◆ **Directions for this task**: Reproduce the material that follows, please, but only from its first line to the line containing "barrel's rearmost point.", inclusive.

◆ **Supplied data**:
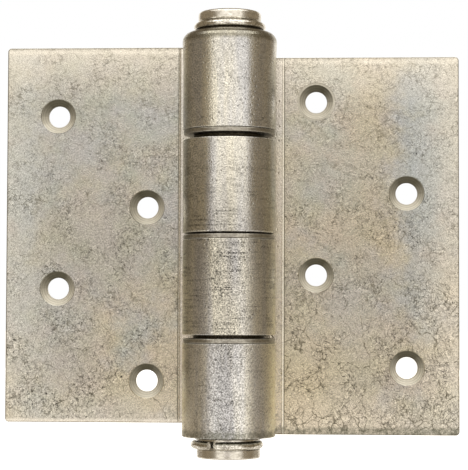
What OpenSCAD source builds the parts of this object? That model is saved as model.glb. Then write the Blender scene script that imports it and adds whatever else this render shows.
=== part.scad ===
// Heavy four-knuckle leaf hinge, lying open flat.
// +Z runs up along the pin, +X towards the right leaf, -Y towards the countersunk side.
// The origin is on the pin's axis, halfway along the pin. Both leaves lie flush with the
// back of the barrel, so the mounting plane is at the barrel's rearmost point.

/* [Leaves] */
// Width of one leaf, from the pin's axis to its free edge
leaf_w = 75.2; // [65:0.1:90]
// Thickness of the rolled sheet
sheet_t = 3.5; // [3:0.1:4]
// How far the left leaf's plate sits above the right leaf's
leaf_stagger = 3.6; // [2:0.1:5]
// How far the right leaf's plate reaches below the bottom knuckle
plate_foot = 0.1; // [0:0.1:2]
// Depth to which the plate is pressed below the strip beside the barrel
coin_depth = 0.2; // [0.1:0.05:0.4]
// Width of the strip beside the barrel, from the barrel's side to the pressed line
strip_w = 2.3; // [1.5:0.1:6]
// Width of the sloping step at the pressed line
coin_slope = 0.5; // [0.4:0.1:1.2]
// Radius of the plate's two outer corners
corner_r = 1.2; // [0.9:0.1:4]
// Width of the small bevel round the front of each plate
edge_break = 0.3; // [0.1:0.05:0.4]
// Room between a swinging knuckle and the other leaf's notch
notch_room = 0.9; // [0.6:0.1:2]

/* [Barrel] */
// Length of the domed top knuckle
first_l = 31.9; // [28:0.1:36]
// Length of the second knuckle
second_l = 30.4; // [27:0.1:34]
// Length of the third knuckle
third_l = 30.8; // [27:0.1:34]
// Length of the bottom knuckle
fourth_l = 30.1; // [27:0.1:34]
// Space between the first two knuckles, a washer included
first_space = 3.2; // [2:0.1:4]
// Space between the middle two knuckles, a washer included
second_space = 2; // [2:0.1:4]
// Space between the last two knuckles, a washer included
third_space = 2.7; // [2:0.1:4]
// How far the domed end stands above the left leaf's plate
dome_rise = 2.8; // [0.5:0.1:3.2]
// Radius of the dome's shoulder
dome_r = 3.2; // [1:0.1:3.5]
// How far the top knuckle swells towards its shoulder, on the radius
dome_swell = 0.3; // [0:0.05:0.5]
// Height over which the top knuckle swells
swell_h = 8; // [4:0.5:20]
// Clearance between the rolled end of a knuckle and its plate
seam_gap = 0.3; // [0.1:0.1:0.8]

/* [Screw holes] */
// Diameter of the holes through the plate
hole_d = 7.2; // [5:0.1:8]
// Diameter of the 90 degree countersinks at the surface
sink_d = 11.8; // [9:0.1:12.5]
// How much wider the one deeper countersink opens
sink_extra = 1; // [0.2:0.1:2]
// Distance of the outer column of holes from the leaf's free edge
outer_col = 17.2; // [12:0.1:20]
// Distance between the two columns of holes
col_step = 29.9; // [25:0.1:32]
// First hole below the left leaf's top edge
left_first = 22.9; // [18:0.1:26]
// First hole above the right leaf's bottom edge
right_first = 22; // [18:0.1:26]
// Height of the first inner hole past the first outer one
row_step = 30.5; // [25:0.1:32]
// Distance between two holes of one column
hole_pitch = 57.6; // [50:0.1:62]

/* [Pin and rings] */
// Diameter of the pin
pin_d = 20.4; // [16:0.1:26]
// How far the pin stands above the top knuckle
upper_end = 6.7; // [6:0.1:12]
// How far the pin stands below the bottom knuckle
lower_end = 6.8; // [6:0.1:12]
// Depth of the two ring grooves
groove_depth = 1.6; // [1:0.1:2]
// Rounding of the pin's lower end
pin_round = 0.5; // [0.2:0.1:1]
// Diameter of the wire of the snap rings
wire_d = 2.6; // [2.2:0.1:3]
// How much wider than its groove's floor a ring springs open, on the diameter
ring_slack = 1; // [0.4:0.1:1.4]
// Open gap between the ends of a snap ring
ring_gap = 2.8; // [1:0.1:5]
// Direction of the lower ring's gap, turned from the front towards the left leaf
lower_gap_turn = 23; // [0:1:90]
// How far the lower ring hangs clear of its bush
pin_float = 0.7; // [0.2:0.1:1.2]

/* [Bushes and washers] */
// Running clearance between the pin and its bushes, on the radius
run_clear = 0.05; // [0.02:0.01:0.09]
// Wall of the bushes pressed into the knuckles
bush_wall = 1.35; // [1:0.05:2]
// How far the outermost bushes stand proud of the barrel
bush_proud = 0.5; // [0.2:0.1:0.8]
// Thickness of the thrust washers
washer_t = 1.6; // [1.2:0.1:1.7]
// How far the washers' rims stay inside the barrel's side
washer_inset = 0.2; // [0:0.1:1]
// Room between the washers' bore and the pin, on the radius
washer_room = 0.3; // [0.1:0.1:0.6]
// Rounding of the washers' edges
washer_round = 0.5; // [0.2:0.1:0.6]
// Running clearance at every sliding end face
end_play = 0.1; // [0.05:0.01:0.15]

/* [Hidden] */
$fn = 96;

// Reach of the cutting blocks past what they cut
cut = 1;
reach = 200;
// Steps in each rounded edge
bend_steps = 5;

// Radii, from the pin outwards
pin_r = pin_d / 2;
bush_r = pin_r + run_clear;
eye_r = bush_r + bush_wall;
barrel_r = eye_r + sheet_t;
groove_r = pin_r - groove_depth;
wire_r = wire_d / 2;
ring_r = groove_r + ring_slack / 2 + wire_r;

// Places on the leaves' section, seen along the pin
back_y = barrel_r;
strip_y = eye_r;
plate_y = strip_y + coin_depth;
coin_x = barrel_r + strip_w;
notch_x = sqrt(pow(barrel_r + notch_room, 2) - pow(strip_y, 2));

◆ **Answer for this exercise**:
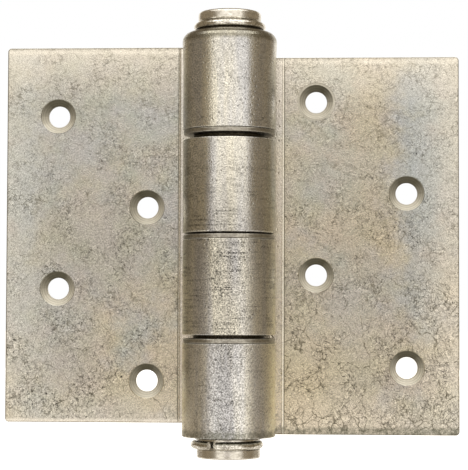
What OpenSCAD source builds the parts of this object? That model is saved as model.glb. Then write the Blender scene script that imports it and adds whatever else this render shows.
=== part.scad ===
// Heavy four-knuckle leaf hinge, lying open flat.
// +Z runs up along the pin, +X towards the right leaf, -Y towards the countersunk side.
// The origin is on the pin's axis, halfway along the pin. Both leaves lie flush with the
// back of the barrel, so the mounting plane is at the barrel's rearmost point.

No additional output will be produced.